WCT:  I’ve been to the Drury Lane many times and have loved many performers there but I’ve never had the chance to see you
live.  So I’m excited.  Can you tell me about it?

DR:  My show has Stephen Sondheim music, Gershwin music, I do a film clip section of four different films that the audience loves.  
There’s
The Unsinkable Molly Brown and I sing along with that and Singin’ in the Rain of course.  Then I also have The Tender Trap with
Frank Sinatra and I also sing “Dominique” from
The Singing Nun.  So that’s one little section and I also do impressions.  I’ve done
those through the years.  I used to do Dietrich and Mae West and Phyllis Diller and Pearl Bailey, all those girls but the audiences
have changed a bit.

WCT:  You’ve always done the best Zsa Zsa Gabor.

DR:  Well I do Zsa Zsa still only this time I’ve added that Zsa Zsa was married to Conrad Hilton and she’s the great-aunt of Paris
Hilton.  So I have Zsa Zsa advising Paris how to slap a cop.

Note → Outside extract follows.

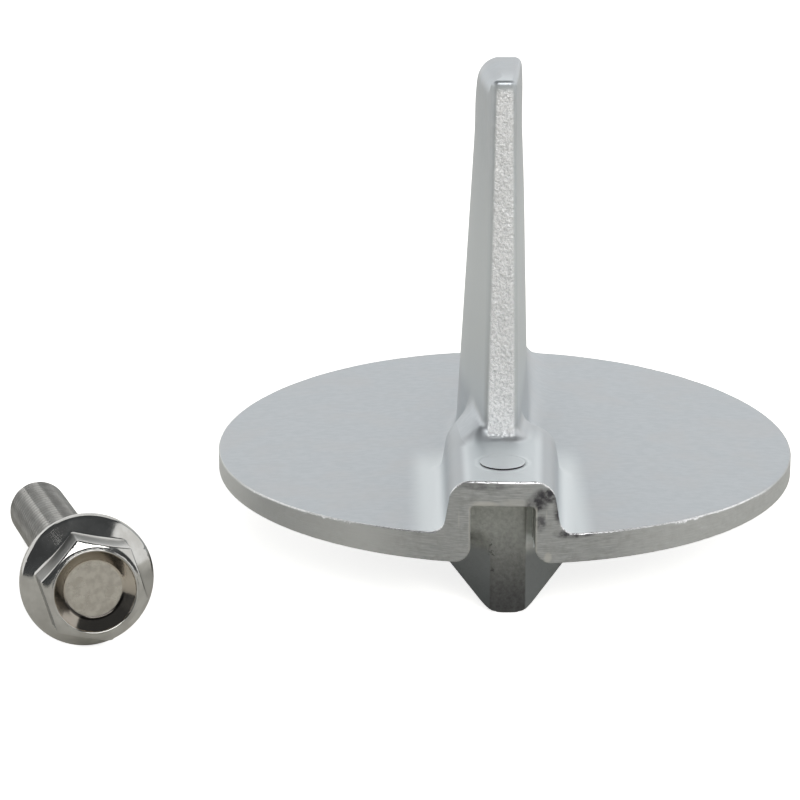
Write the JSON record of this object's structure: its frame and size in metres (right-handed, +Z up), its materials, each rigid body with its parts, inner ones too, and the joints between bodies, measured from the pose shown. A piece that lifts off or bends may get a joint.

WCT (laughs):  That sounds like fun.

DR:  That’s great fun.  She’s advising Paris how to behave.  I thought it would be funny to update Zsa Zsa.  I also do a tribute to
Judy Garland because I loved her.  Everybody is a fan of Judy’s and I’m one of the really big ones and I do a medley of her songs
from her films as a tribute.  I also do a number with my pianist called “I Love a Piano” which is by Irving Berlin.

WCT:  Right.  I believe Judy sang that in
Easter Parade.

DR:  Did she do that one?

WCT:  Yes.

DR:  Like this (sings): I love a piano and I love to hear somebody sing.  That’s such a wonderful tune and he and I do that
together.  I have really good musicians.  I also do an outtake section of film clips from past movies – great 40s movies like
The
Maltese Falcon
with Humphrey Falcon and Cary Grant and all these great stars.  Just clips of mistakes.  The audience likes that a lot.  
They like to laugh; they like to know when I’m reminiscing about stars they know.

WCT:  What’s some great insider dish that you can share?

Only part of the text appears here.